Claims and counterclaims regarding soy, biodiesel, and deforestation
Three discourses are of interest as background to the case study we present. The first concerns evidence for the extent to which deforestation is being caused by the expansion of soy, the second concerns the social impacts of this expansion, and the third, the effectiveness of the PNPB in terms of social inclusion.
Evidence for soy-related deforestation
Soy was first planted in southern Brazil at the beginning of the last century, and it expanded during the 1960s from the south to the north of Paraná in the Atlantic Forest. The military government of the time (1964-1984) was pursuing policies (“Integrar para não entregar”) to open up Central Brazil, including the south Brazilian Amazon.
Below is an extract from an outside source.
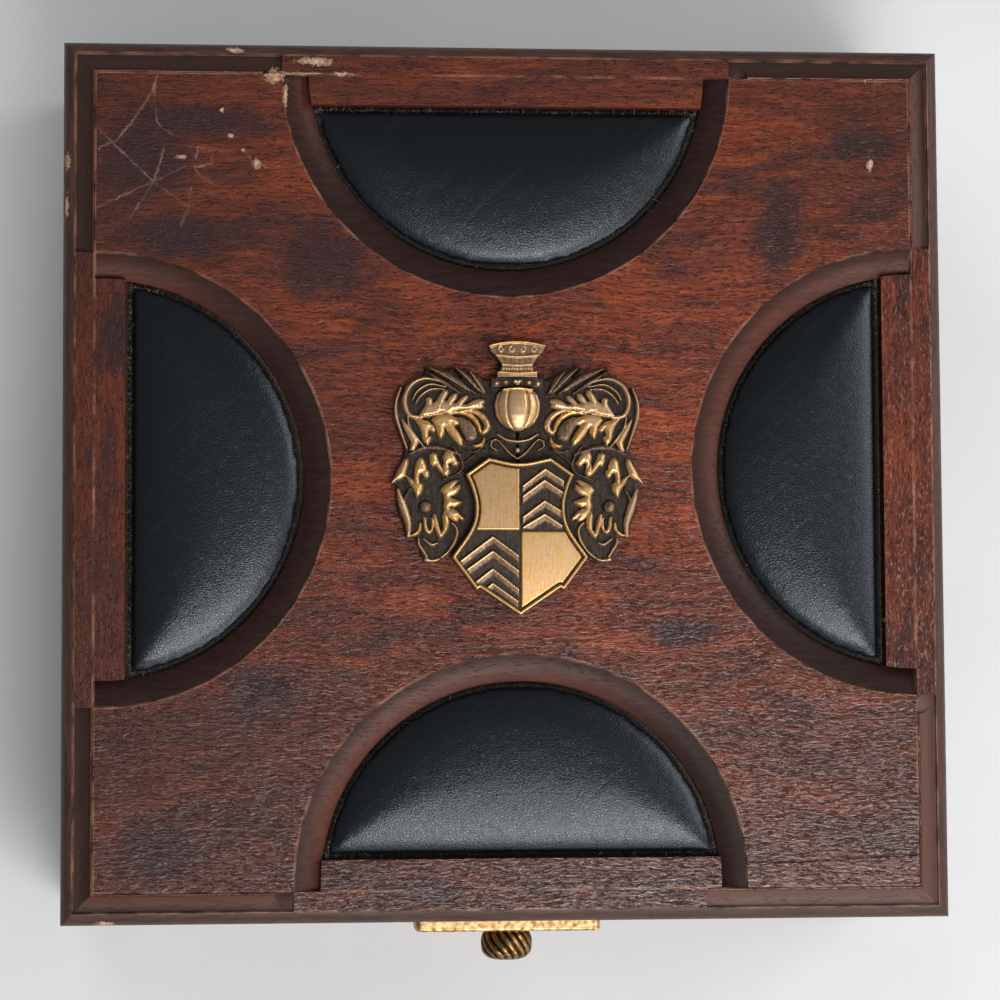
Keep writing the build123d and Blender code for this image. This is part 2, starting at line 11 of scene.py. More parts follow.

As roads were built, waves of migrants from southern and southeastern regions of the country arrived, attracted by the low price of land, the government policy of donating land to individuals, and the assistance of large corporations. New agribusinesses, particularly meat and logging industries, brought hundreds of thousands of new farmers to the region. In the 1980s and 1990s, soy production expanded rapidly, particularly in the Cerrado zone (Myers et al. 2000, Amaral et al. 2005). From 1990, soy began to encroach upon the transition zone between the Cerrado and the Amazon biome to the north, reaching the Amazon river itself around 2000. In Mato Grosso, the heartland of soy production, the area devoted to soy has increased fourfold in the ten years since 2000 (Wilkinson and Herrera 2010). Thus while the Soy Moratorium and Forest Code enforcement may have substantially lowered soy-related deforestation in the Amazon biome, the same is not true throughout all the Legal Amazon.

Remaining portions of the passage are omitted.